Dataset extract start

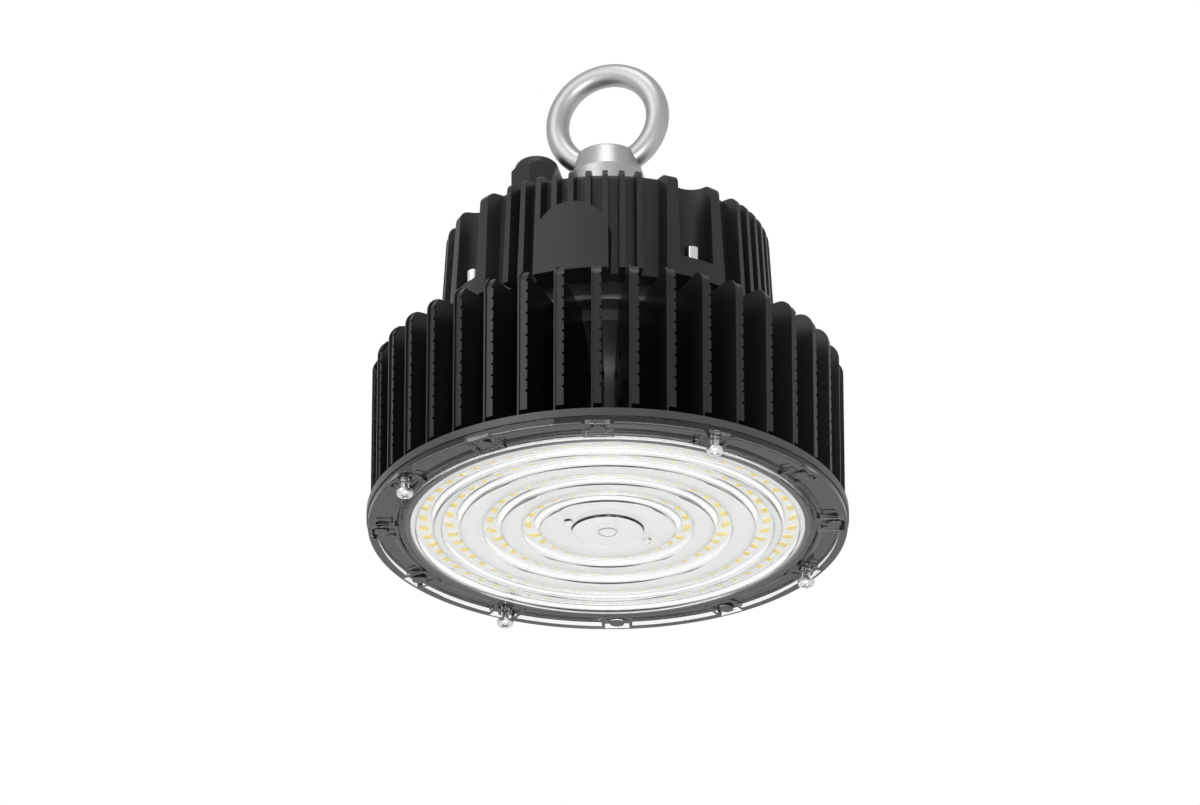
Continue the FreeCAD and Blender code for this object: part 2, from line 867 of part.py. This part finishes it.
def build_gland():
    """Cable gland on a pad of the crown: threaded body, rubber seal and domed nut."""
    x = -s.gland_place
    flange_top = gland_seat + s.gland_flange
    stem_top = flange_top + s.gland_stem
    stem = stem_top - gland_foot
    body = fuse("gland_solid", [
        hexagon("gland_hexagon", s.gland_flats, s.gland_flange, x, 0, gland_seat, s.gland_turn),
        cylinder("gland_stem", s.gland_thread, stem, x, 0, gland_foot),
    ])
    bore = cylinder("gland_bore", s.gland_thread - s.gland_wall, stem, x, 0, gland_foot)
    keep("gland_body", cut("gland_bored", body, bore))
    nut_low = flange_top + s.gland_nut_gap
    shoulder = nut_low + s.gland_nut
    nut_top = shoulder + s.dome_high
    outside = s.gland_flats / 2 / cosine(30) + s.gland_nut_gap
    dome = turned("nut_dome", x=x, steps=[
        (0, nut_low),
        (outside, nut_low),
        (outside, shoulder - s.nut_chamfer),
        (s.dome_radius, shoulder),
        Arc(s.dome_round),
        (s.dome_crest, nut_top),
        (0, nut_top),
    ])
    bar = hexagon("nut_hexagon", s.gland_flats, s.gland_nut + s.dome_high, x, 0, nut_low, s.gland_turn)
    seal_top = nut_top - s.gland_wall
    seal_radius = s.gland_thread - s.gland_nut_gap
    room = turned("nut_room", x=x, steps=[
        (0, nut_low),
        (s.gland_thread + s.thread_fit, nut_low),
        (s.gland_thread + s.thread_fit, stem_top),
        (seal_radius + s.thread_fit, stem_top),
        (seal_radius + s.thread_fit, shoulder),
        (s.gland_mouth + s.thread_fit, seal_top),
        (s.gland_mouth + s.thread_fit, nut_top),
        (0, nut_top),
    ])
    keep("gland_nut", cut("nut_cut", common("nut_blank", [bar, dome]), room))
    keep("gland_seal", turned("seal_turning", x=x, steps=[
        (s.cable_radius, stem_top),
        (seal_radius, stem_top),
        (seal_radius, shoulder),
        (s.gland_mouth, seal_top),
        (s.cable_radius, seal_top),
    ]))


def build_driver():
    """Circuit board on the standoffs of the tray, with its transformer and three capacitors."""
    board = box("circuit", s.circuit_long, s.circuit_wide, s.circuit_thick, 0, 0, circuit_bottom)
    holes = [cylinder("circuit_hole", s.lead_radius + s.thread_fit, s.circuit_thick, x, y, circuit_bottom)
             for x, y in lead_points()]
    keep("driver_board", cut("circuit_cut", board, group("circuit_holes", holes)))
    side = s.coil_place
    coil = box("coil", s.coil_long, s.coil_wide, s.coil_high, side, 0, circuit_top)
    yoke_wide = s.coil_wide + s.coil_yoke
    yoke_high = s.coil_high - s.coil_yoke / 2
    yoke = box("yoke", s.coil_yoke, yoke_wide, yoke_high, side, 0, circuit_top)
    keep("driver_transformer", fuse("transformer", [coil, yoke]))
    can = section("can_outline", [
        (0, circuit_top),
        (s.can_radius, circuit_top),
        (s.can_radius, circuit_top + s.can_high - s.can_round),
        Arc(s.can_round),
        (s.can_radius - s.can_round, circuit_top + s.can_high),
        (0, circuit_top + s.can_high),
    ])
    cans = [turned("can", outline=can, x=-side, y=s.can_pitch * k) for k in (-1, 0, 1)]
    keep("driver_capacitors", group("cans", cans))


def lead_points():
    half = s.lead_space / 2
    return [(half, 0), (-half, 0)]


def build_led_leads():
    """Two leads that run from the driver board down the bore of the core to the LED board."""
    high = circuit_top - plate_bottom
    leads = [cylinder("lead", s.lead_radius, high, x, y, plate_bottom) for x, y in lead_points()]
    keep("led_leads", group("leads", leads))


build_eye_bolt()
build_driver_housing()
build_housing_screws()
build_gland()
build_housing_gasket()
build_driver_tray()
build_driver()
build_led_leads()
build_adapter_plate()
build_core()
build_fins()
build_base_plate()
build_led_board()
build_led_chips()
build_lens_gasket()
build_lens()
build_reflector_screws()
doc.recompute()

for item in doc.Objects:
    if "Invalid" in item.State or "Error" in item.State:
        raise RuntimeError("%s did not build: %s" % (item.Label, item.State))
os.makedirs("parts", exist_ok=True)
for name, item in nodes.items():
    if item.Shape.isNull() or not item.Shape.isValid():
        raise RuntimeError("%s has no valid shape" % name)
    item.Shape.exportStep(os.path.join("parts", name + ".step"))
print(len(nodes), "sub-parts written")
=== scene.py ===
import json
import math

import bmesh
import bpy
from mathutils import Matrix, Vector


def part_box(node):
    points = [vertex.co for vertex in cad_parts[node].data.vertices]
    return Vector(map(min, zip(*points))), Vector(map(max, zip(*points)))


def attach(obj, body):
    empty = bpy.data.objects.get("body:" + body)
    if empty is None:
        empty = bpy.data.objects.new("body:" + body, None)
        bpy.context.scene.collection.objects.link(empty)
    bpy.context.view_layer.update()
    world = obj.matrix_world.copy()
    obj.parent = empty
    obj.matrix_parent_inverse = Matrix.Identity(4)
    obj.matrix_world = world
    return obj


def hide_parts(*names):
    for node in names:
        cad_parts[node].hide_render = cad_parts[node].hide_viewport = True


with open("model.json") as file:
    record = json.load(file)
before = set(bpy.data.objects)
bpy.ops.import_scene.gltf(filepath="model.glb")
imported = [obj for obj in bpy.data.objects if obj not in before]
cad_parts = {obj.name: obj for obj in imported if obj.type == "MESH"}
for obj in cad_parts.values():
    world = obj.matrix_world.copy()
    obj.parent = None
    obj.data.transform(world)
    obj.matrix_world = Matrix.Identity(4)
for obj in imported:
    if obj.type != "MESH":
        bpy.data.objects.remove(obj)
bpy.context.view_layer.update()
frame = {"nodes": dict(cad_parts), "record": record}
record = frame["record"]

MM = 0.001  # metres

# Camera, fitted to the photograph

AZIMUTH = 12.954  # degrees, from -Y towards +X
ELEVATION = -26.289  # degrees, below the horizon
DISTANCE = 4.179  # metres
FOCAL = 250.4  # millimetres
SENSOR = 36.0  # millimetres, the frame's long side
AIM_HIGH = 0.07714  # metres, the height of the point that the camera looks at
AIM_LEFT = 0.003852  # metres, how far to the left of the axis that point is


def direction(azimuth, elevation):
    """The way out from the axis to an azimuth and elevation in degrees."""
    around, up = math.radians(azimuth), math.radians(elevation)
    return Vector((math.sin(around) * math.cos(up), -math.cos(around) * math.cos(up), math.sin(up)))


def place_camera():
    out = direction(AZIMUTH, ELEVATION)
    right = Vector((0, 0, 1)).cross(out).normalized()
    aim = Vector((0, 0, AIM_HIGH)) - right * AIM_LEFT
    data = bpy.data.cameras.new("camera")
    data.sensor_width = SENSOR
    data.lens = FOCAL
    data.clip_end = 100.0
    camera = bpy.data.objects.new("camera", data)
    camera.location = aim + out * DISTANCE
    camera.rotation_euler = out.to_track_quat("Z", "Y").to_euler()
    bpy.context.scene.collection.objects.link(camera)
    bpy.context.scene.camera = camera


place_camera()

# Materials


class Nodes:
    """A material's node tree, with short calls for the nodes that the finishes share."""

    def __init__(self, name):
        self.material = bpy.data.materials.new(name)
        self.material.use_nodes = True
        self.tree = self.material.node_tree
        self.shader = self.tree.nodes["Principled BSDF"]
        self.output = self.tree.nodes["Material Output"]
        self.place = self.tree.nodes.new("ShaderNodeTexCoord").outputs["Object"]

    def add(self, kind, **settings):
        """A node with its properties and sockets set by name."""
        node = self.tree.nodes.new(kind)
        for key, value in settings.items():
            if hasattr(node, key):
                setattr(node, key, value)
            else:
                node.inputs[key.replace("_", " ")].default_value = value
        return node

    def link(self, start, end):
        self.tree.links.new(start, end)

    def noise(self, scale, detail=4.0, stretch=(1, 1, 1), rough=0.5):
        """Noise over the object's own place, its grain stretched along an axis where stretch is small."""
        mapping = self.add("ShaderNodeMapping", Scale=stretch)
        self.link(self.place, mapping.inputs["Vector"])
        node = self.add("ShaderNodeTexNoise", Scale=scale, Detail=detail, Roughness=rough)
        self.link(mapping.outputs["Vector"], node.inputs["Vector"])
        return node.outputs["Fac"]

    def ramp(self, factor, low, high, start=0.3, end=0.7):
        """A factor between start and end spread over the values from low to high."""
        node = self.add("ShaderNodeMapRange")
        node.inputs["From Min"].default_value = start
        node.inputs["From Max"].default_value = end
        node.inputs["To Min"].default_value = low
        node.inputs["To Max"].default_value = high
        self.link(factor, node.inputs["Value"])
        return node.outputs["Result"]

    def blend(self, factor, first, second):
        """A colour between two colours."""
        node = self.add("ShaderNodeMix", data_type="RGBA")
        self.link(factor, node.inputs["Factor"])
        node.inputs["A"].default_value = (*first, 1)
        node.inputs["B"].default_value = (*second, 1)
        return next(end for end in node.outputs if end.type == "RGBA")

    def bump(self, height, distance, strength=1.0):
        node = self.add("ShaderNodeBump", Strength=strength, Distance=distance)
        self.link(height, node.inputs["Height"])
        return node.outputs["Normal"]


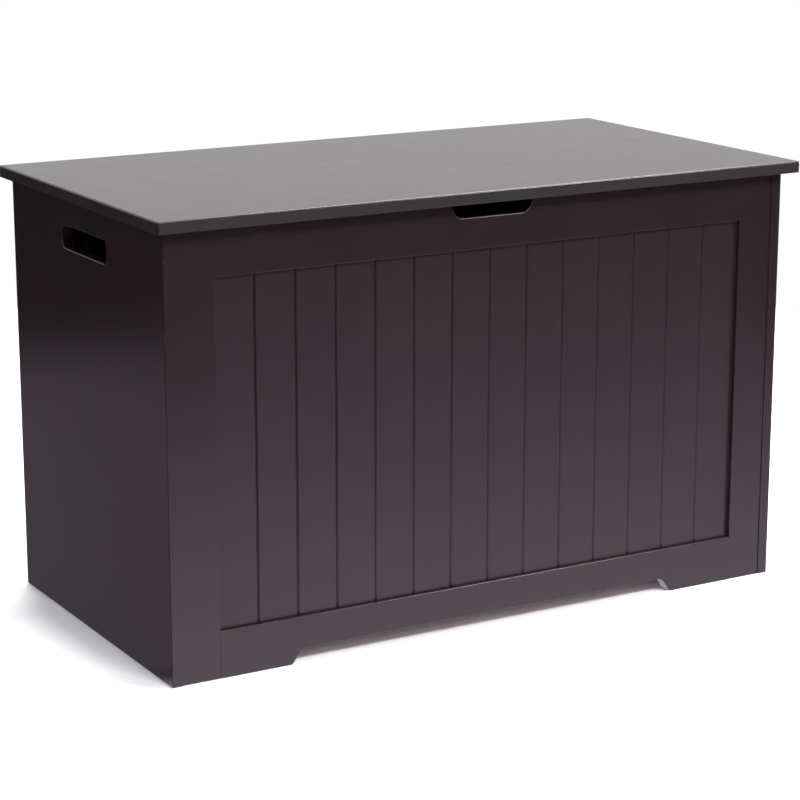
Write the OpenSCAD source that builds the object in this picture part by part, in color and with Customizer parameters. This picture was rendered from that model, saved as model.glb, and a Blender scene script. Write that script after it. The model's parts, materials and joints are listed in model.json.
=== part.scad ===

Dataset extract end

What you have to do: Each line from the one containing "for item in" through the one containing "obj.parent = empty" must be retyped exactly, the first and last of these included.

Exercise response:
for item in doc.Objects:
    if "Invalid" in item.State or "Error" in item.State:
        raise RuntimeError("%s did not build: %s" % (item.Label, item.State))
os.makedirs("parts", exist_ok=True)
for name, item in nodes.items():
    if item.Shape.isNull() or not item.Shape.isValid():
        raise RuntimeError("%s has no valid shape" % name)
    item.Shape.exportStep(os.path.join("parts", name + ".step"))
print(len(nodes), "sub-parts written")
=== scene.py ===
import json
import math

import bmesh
import bpy
from mathutils import Matrix, Vector


def part_box(node):
    points = [vertex.co for vertex in cad_parts[node].data.vertices]
    return Vector(map(min, zip(*points))), Vector(map(max, zip(*points)))


def attach(obj, body):
    empty = bpy.data.objects.get("body:" + body)
    if empty is None:
        empty = bpy.data.objects.new("body:" + body, None)
        bpy.context.scene.collection.objects.link(empty)
    bpy.context.view_layer.update()
    world = obj.matrix_world.copy()
    obj.parent = empty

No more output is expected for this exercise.